Édito de la lettre d’information du 18 octobre 2022
Il faut être âgé de 90 ans aujourd’hui pour avoir connu plus lourde actualité. Je regardais, il y a quelques jours, le journal télévisé de 20 heures d’une chaîne publique et constatais à la fin de celui-ci que pas une seule information un tant soit peu optimiste, ou même seulement neutre, n’avait été annoncée. Alors, certes il y a de nombreuses difficultés, certes le monde est en effervescence, mais nos médias se complaisent dans la sinistrose et d’une façon certaine participent largement à l’entretenir. Cette dépression profonde qui semble affecter le pays est contagieuse et paralyse l’action. Pourtant, malgré les virus, les grèves et la guerre en Europe, nous avons la chance de vivre dans une nation aux valeurs fortes et ancrées, au peuple inventif et généreux, où tout reste possible. Cela ne signifie pas qu’il faut être béat et ne rien faire. Tout au contraire, cela doit nous inciter à être en mouvement et à combattre le découragement ambiant. Ce sont ces sentiments que j’ai perçus dans la sculpture d’une Marianne réalisée par l’académicien Jean Anguera, dévoilée samedi dernier sur la façade, qu’elle orne désormais, de la mairie de la commune de Givraines, dans le Pithiverais.

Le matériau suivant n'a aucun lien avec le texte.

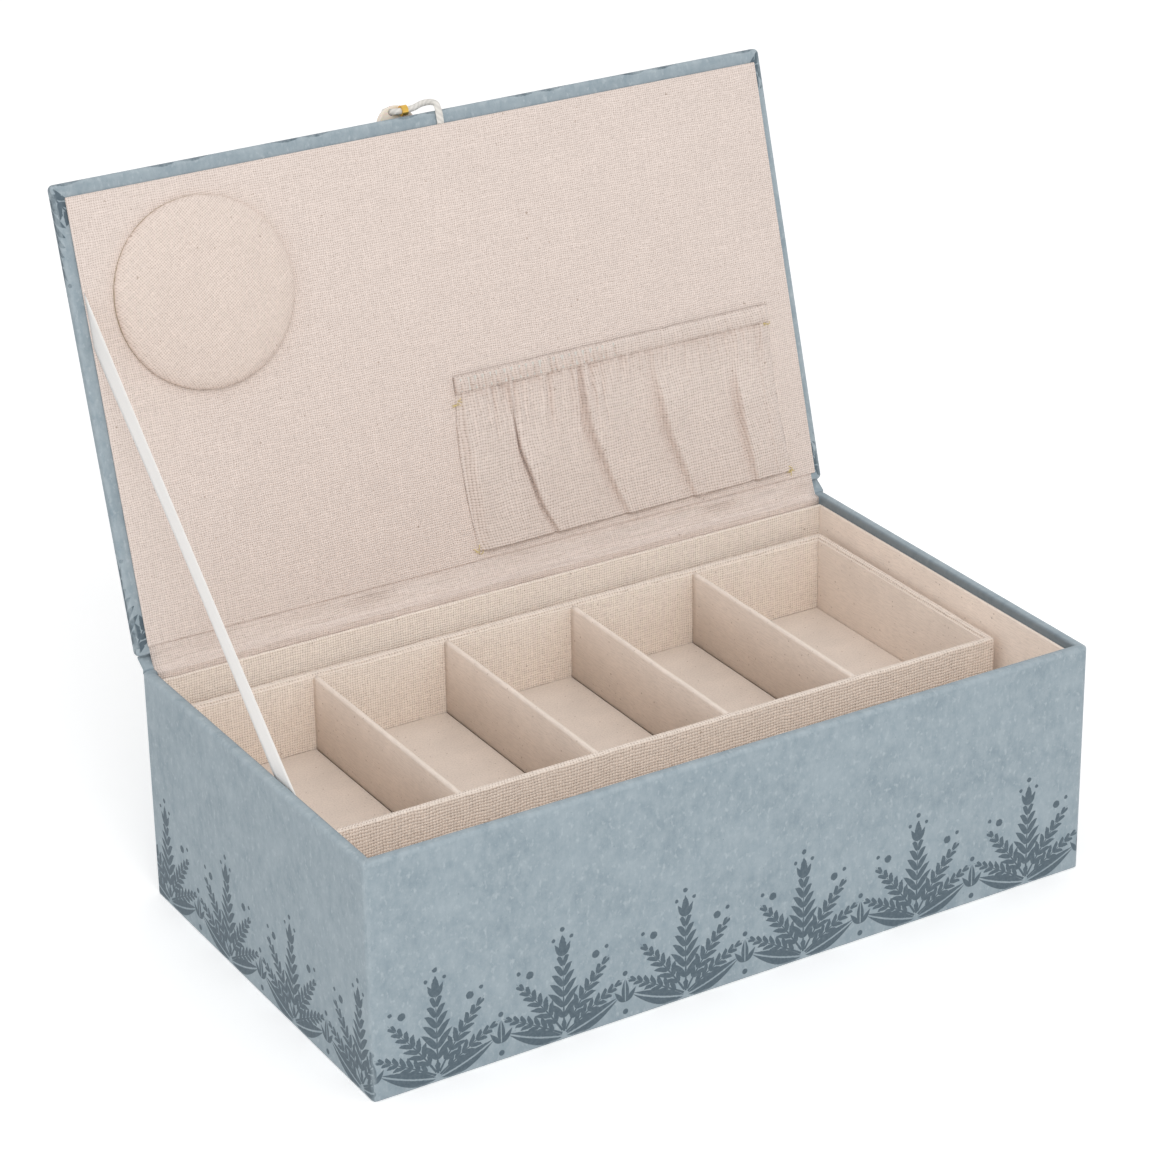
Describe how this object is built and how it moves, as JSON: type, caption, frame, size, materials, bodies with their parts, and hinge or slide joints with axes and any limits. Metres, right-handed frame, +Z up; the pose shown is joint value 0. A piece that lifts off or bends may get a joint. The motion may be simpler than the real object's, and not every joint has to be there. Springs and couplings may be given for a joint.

Car, oui, nous pouvons et devons relancer la machine France. Nos concitoyens ont élu (pour beaucoup par défaut) un président jeune avec l’espoir que son âge lui permettrait d’impulser une vision renouvelée pour notre pays et un dynamisme pour porter les grandes réformes nécessaires à son redressement. Qui peut dire aujourd’hui que l’espérance a été comblée ? Le Projet de loi de finances, qui sans doute sera adopté sans vote à l’Assemblée nationale par recours à l’article 49.3 de la Constitution, par lequel le gouvernement peut faire passer une loi sans la consultation du Parlement, ne traduit, ni sur le fond ni sur la forme, cette volonté.
Pourtant c’est précisément dans cette période qu’il faut faire preuve de courage et d’autorité. Nous ne pouvons plus laisser se paupériser notre industrie et notre agriculture comme nous le faisons depuis trop longtemps. L’augmentation sans équivalent des tarifs de l’énergie commande d’agir pour tous ces secteurs d’activité. Aujourd’hui, ne pas instaurer un bouclier tarifaire c’est, à l’instar de l’usine Duralex de La Chapelle-Saint-Mesmin dont les carnets de commande sont pourtant pleins, mettre de très nombreux Français au chômage technique, et la clé sous la porte pour beaucoup d’entreprises petites ou moyennes. Laisser nos agriculteurs avec la charge d’un coût de l’électricité, indispensable pour actionner leurs forages, multiplié par 25, c’est rendre leur production impossible et créer l’inflation de demain.
L’Allemagne a piloté beaucoup plus finement la crise COVID et a sans doute été moins généreuse que la France, mais ses marges de manœuvre sont plus grandes car sa dette publique est sans commune mesure avec la nôtre. Cela lui permet aujourd’hui de libérer 200 milliards d’aides pour son économie.
Nous devons aussi resserrer les conditions qui permettent de bénéficier de l’assurance chômage. Là encore, notre pays est très (trop) généreux. Certains préféreront parler de solidarité plutôt que de générosité, mais permettre d’avoir un travail n’est-il pas la première des actions sociales ? Il est anormal et choquant d’avoir tant de chômeurs et en parallèle tant d’entreprises qui peinent à trouver des bras pour travailler.
Il n’y a pas de contradiction entre la dénonciation du « quoi qu’il en coûte » et la nécessité de soutenir notre capacité à produire pendant cette période. La politique est affaire de choix. Notre pays est difficile à gouverner, mais il l’est encore davantage lorsque les mesures sont à prendre dans l’urgence. Nous manquons coupablement d’anticipation et de persistance dans des domaines aussi fondamentaux que ceux qui concernent notre souveraineté. Que ce soit en matière industrielle, alimentaire ou énergétique, la France n’a pas fait preuve de lucidité et de prospective. La gestion de la politique énergétique en est la preuve flagrante. Fleuron de notre savoir-faire et avantage indéniable pour attirer des entreprises internationales pourvoyeuses d’emplois, le secteur de l’énergie a été abandonné et la doctrine a prévalu sur l’efficacité.
C’est maintenant qu’il faut fermement tenir la barre du navire et prendre le bon cap, car notre pays possède de multiples atouts qui devraient lui permettre d’espérer la prospérité. Une main de fer dans un gant de velours, c’est ce que recommandait déjà en 1818 le général Bernadotte, roi de Suède, pour gouverner le peuple français.